En septembre, l’Union des producteurs agricoles (UPA) a transmis au ­Bureau de la concurrence du ­Canada une demande d’enquête sur cette situation, avec pour objectif de faire interdire l’« imposition de frais exorbitants » aux fournisseurs de ­Walmart et de ses concurrents. « ­Il est clair qu’une telle démarche exclura un nombre important de petits fournisseurs, les forçant ainsi à cesser leurs activités, faute de profitabilité, réduisant d’autant la concurrence sur le marché », déplore l’organisation dans un communiqué.

L’UPA – qui était toujours en attente d’une réponse du ­Bureau de la concurrence à la ­mi-novembre – s’explique mal cette hausse de frais au moment où le secteur de la vente d’aliments au détail, toutes bannières confondues, est de plus en plus concentré et que les stocks de produits augmentent en raison de la pandémie et du ralentissement des activités dans le secteur de la restauration, entre autres.

La question des nouveaux frais imposés aux fournisseurs devrait également être abordée par le ministre québécois de l’Agriculture, des ­Pêcheries et de l’Alimentation, ­André ­Lamontagne, lors d’une rencontre prévue les 20 et 27 novembre avec ses homologues provinciaux ainsi qu’avec la ministre fédérale de l’Agriculture, ­Marie-Claude ­Bibeau. Le ministre ­Lamontagne a affirmé le 23 octobre sur ­Twitter avoir fait savoir à ­Loblaw « que leur décision peut fragiliser la chaîne alimentaire, alors que la sécurité alimentaire devrait être la priorité de tous ».

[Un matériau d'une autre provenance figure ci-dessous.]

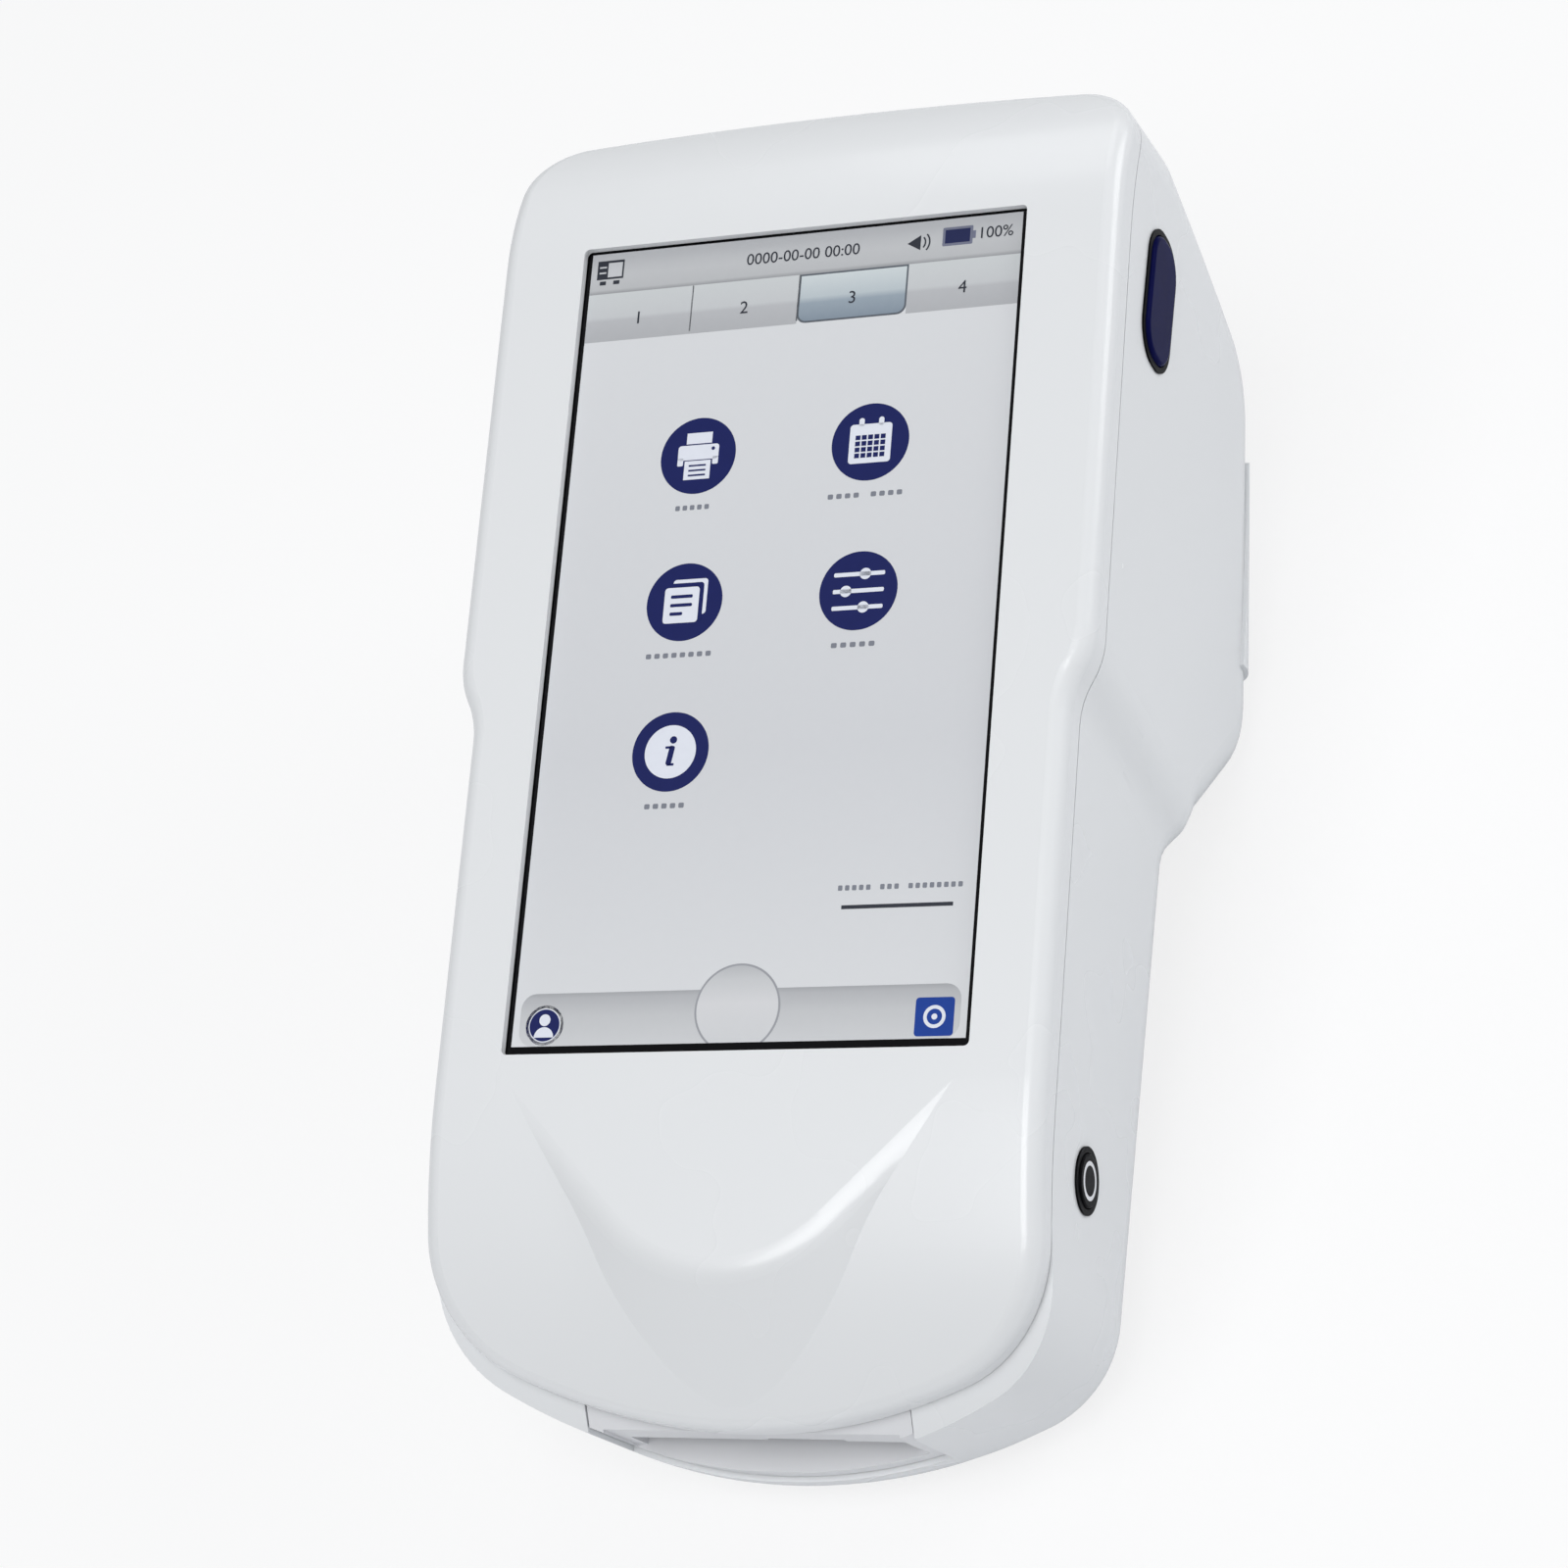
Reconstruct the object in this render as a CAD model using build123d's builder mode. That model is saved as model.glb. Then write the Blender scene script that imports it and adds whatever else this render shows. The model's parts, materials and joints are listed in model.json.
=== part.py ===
from build123d import *

import os
from math import acos, asin, atan2, cos, hypot, pi, radians, sin, sqrt, tan

os.makedirs("parts", exist_ok=True)

# Handheld electrolyte analyzer, lying on its back on a desk.
# Sizes are in millimetres. Along the body, x runs across the screen, y runs from the
# cartridge end to the head, and z rises out of the screen. The body is then tilted so
# that the four feet stand on the desk.

# Screen
opening_width = 69.5
opening_length = 123.0
opening_corner = 0.8
glass_margin = 3.0
glass_thickness = 1.1
glass_corner = 2.0
gasket_thickness = 0.3
gasket_width = 2.4
face_ledge = 1.2
module_margin = 1.4
module_thickness = 3.0
fit_gap = 0.2

# Body seen on the face
head_width = 97.0
waist_step = 3.0
grip_width = head_width - 2 * waist_step
head_end = 84.0
head_end_radius = 500.0
head_corner = 10.0
lip_reach = 111.0
lip_corner = 20.0
lip_corner_start = 86.0
jaw_reach = 115.0
jaw_corner = 17.0
jaw_corner_start = 91.0
step_top = 1.5
step_length = 12.0
step_lean = 0.2
wall = 2.4

# Body seen from the side
roll_start = 60.0
roll_radius = 37.0
roll_angle = 43.0
crown_y = 65.5
crown_depth = 69.5
crown_radius = 20.0
forehead_bulge = 1.2
chin_y = 3.0
chin_depth = 78.5
chin_radius = 14.0
throat_y = -18.0
throat_depth = 51.3
throat_radius = 16.0
grip_taper = 0.083
skirt_start = 66.0
skirt_radius = 84.0
front_round = 2.6
front_rim_depth_body = 27.0
front_rim_depth_head = 14.5
back_round = 9.0

# Seam between cover and shell
seam_depth = 5.5
seam_gap = 0.25
seam_head_start = 58.0
seam_head_radius = 57.0
seam_tail_start = 70.0
seam_tail_radius = 78.0
seam_tail_run = lip_reach + fit_gap - seam_tail_start

# Raised tongue under the screen
tongue_half_width = 35.0
tongue_tip = 92.0
tongue_tip_radius = 23.0
tongue_slope = 55.0
tongue_height = 12.0
tongue_round = 6.0
tongue_wall = 3.0

# Feet
foot_radius = 5.0
foot_proud = 1.2
foot_sink = 1.2
foot_round = 0.8
head_foot_x = 33.0
tail_foot_x = 25.0
tail_foot_y = -95.0

# Cartridge port
port_half_width = 24.0
port_roof_depth = 15.5
port_floor_depth = 29.5
port_base_depth = 32.5
port_back = 98.0
slot_half_width = 20.5
slot_height = 6.0
key_start = 0.5
key_end = 12.0
key_height = 1.0
mouth_start = 110.6
mouth_half_width = 22.0
rim_inset = 0.8

# Power button
power_y = -75.5
power_depth = 19.5
power_bezel_radius = 4.7
power_cap_radius = 3.7
power_trim_radius = 2.7
power_trim_width = 0.6
power_travel = 0.8
bezel_proud = 0.3
cap_proud = 0.6
flange_gap = 0.3
flange_width = 1.0
switch_height = 2.4
switch_case_height = 1.68
switch_half = 2.6
switch_board_half_y = 4.5
switch_board_half_z = 7.0
switch_board_thickness = 1.2
spring_wire = 0.5
running_gap = 0.15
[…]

De son côté, la cheffe de l’opposition libérale, ­Dominique ­Anglade, propose un code de conduite pour défendre et protéger l’industrie agroalimentaire. Ce code « encadrerait les contrats d’approvisionnement en prévoyant un certain nombre de règles et de principes, comme des clauses d’ajustement des prix, de retour de marchandises, et des mécanismes de résolution des différends », ­a-t-elle fait valoir par voie de communiqué.